Zeitz () is a town in the Burgenlandkreis district, in Saxony-Anhalt, Germany. It is situated on the river White Elster, in the triangle of the federal states Saxony-Anhalt, Thuringia and Saxony.

History
Zeitz was first recorded under the name Cici in the synode of Ravenna in 967. Between 965 and 982, it was the chief fortress of the March of Zeitz. Zeitz was a bishop's residence between 968 and 1028, when it was moved to Naumburg. Beginning at the end of the 13th century, the bishops again resided in their castle at Zeitz.  The Herrmannsschacht (built in 1889) is one of the oldest brick factories in the world. The city was captured by Swedish troops during the Thirty Years' War and was given to Electorate of Saxony in 1644. It was the centre of Saxe-Zeitz between 1657 and 1718, before returning to the Electorate (which became the Kingdom of Saxony in 1806).

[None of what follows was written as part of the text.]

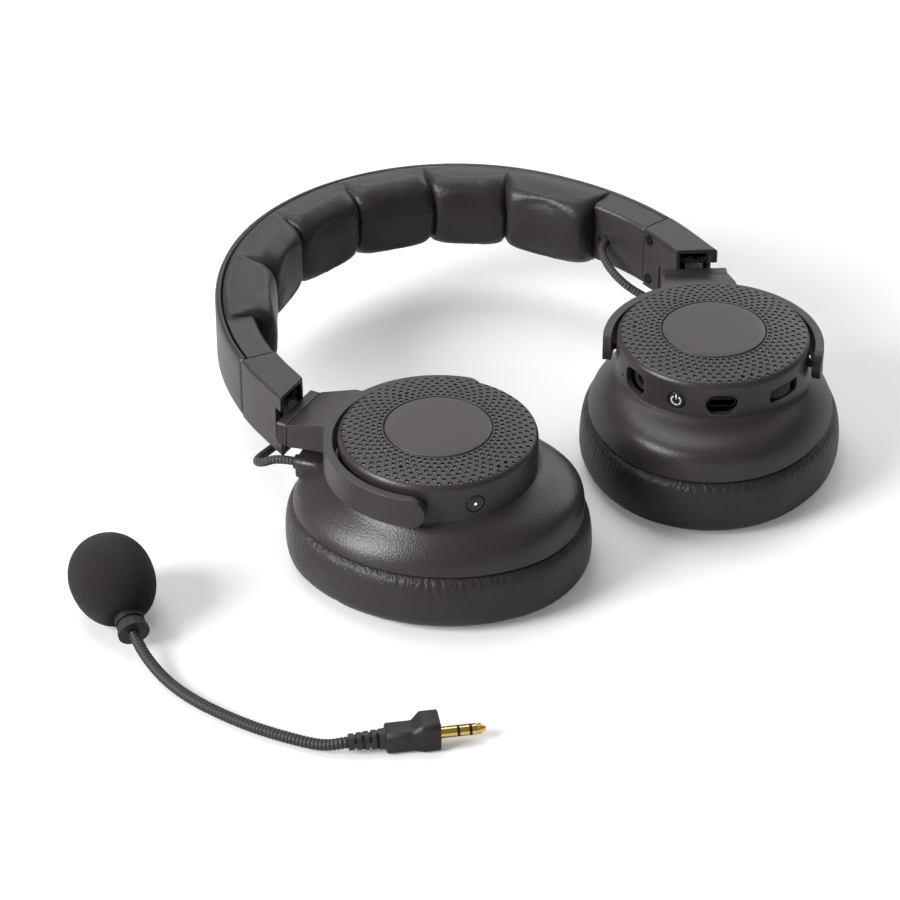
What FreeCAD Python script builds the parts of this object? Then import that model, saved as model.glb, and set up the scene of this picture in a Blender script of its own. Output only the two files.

In 1815, it was given to the Kingdom of Prussia, becoming district (kreis) centre of the Merseburg region (regierungsbezirk) of the Province of Saxony until 1944, when it became part of the Halle region. It became a county free city between 1901 and 1950. It was occupied by U.S. troops on 27 April 1945 and was transferred to Soviet control on 1 July 1945. It was a district centre in the Halle region of Saxony-Anhalt state in 1945 — 1952 and again in 1990 — 1994, and in Halle bezirk between 1952 and 1990. It lost its status as county centre and became part of the Burgenlandkreis on 1 July 1994.

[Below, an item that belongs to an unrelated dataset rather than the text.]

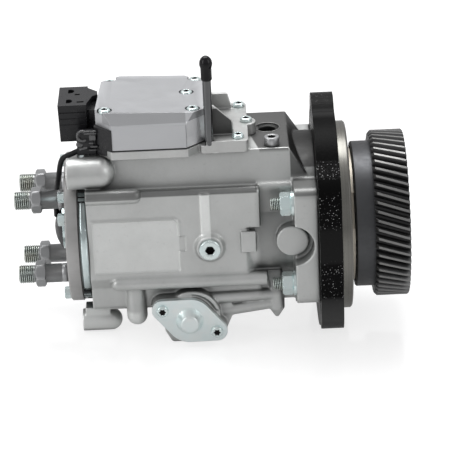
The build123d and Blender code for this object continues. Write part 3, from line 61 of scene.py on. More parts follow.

A bombing target of the Oil Campaign of World War II, the Brabag plant northeast of Zeitz used lignite coal for the production of synthetic fuels – forced labor was provided by the nearby Wille subcamp of Buchenwald in Rehmsdorf and Gleina. In the middle of the 1960s work started on the "Zeitz-Ost" residential area, and in the mid-1980s, housing estates such as the "Völkerfreundschaft" () were built.

On 18 August 1976, the Protestant clergyman Oskar Brüsewitz from Rippicha burnt himself to death in front of the Michaeliskirche. This was a protest against the DDR system.  
The town was an industrial centre until German Reunification made many companies in eastern Germany uncompetitive, and 20,000 people lost jobs or moved to other employment. The town still has a large sugar factory, and the nearby lignite mines (Profen and Schleenhain) and Lippendorf Power Station, together employing 2,000 people from Zeitz.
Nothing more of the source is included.